Maka tesis yang saya ajukan bahwa laki-laki dan perempuan mempunyai posisi yang sama, tugas yang sama yaitu menjadi khalifah. Kesetaraan yang terkandung dalam ayat ini dijelaskan lebih lanjut lagi oleh ayat "hai manusia, sesungguhnya kami menciptakan kamu dari seorang laki-laki dan seorang perempuan dan menjadikan kamu berbangsa-bangsa dan bersuku-suku supaya kamu saling mengenal. Sesungguhnya orang yang paling mulia di antara kamu di sisi Allah adalah orang yang paling bertakwa di antara kamu, sesungguhnya Allah Maha Mengetahui lagi Maha Mengenal"(al Hujurat; 13)
Demikianlah, perempuan dan laki-laki memiliki peran dan tanggung jawab sosial yang sama. Hal ini sangat masuk akal karena tugas kekhalifahan tidak hanya dibebankan al Qur'an ke pundak laki-laki tetapi juga ke perempuan (Musdah Mulia, 2005; 32), sebagaimana Allah berfirman "orang-orang yang beriman, laki-laki dan perempuan, sebagian mereka menjadi penolong bagi sebagian yang lain. Mereka menyuruh mengerjakan yang ma'ruf dan mencegah dari yang munkar, mendirikan shalat, menunaikan zakat, dan mereka taat kepada Allah dan rasulnya. Mereka itu akan diberi rahmat oleh Allah. Sesungguhnya Allah Maha Perkasa lagi Maha Bijaksana" (at Taubah; 71).
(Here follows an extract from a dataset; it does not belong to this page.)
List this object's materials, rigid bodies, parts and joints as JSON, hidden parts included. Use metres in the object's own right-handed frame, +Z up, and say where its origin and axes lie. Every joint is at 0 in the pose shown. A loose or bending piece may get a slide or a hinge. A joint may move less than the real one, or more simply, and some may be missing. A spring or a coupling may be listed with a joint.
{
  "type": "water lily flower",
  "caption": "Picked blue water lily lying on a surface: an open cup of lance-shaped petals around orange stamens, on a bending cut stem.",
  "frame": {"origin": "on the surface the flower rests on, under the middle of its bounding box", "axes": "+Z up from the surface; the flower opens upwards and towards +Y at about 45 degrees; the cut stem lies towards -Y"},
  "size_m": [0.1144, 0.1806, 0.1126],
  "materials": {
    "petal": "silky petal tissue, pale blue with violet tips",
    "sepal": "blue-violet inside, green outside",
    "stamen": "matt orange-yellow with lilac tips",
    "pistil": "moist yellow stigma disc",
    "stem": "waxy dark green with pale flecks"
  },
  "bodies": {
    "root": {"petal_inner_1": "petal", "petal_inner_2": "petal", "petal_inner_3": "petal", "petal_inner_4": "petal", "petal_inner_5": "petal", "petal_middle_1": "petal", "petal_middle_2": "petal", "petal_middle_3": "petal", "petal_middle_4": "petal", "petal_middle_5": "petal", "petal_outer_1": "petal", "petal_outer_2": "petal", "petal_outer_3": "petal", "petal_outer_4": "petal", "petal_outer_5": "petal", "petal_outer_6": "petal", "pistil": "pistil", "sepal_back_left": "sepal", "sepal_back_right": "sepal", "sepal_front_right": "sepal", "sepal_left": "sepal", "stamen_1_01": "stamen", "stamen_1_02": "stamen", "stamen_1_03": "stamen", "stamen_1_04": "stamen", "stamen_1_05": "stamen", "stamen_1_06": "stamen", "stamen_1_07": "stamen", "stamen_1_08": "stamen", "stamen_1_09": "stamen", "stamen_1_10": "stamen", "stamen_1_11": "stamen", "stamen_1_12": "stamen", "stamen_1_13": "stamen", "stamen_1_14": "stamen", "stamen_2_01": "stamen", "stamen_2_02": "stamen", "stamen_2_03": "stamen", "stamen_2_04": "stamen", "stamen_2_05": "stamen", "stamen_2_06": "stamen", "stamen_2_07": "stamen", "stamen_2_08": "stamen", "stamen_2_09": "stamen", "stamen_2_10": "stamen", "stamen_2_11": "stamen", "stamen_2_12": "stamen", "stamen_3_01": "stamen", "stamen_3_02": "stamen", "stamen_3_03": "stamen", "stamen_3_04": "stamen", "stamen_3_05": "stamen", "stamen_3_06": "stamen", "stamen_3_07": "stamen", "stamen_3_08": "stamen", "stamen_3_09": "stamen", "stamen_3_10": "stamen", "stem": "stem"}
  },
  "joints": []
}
Sebagai khalifah di muka bumi, tugas manusia adalah membawa kemakmuran, kesejahteraan, kedamaian dan kemuliaan di alam semesta (rahmatan lil âlamîn). Satu hal yang paling penting untuk menuju kesana adalah adanya kesadaran untuk menegakkan kebenaran, mendorong terwujudnya hal-hal yang baik dan mencegah terjadinya hal-hal yang tidak benar (amar ma'rûf nahi munkar).

Tugas ini tidak mungkin dilakukan oleh satu jenis manusia, sementara jenis yang lain melakukan hal yang sebaliknya. Sebagai manusia yang sama-sama mengemban tugas kekhalifahan, laki-laki dan perempuan diperintahkan oleh tuhan untuk saling bekerja sama, bahu membahu dan mendukun dalam melakukan amar ma'ruf nahi munkar demi menciptakan tatanan dunia yang benar, baik dan indah.

/3/
Kesadaran mengenai kesetaraan gender ini mesti ada di kedua belah pihak; tidak hanya perempuan saja dan tidak laki-laki saja. Ketimpangan kesadaran inilah, yang menurut hemat saya, menyebabkan adanya perlakuan yang tidak adil kepada salah satu jenis kelamin. Misalnya, dikarenakan kesadaran masyarakat tentang beban khalifah ini hanya dipupuk kepada laki-laki saja maka timbullah sikap arogansi-primordialitas kelamin; merasa diri paling kuatlah, merasa diri paling benarlah, merasa diri paling pintarlah, merasa diri paling hebatlah, dan merasa "kelamin" diri lebihlah.

Dari arogansi-primordialitas kelamin ini bisa memunculkan sikap kesewenang-wenangan yang salah satu bentuknya adalah kekerasan. Hal ini memang tidak bisa disalahkan kepada pihak laki-laki saja melainkan perempuan juga mesti memiliki kesadaran bahwa dirinya adalah khalifah. Pernyataan yang mesti segera terus didengungkan kepada laki-laki adalah bahwa ada orang lain yang sama-sama memikul beban kekhalifahan yaitu perempuan.

Dan sebaliknya dengan perempuan, mesti segera dihentakkan dalam kesadaran benaknya bahwa dia adalah khalifah yang memiliki tugas dan peran yang sama dengan laki-laki. Lantas persoalannya; kenapa perempuan nggak banyak yang nyadar bahwa dirinya khalifah? Begitu juga sebaliknya, kenapa laki-laki juga nggak sadar bahwa bukan dirinya saja yang menjadi khalifah.

Dengan ini bisa disimpulkan bahwa pendidikan tentang gender mesti lebih diprioritaskan kepada pihak laki-laki, karena pihak laki-lakilah yang ternyata banyak yang tidak memiliki kesadaran gender. Bahwa perempuan memiliki kesadaran gender itu sudah wajar dan memang seharusnya demikian tetapi laki-laki memiliki kesadaran gender itu masih jarang. Makanya banyak kekerasan yang terjadi itu dikarenakan laki-laki tidak berkesadaran gender.

Yang jelas, menurut saya untuk mengawali kajian tentang gender ini, laki-laki yang memiliki kesadaran gender lebih baik daripada perempuan yang memiliki kesadaran gender. Sebagaimana dikatakan; orang yang dimintai maaf lebih mulia daripada orang yang meminta maaf. Wallahu 'alam bish showab.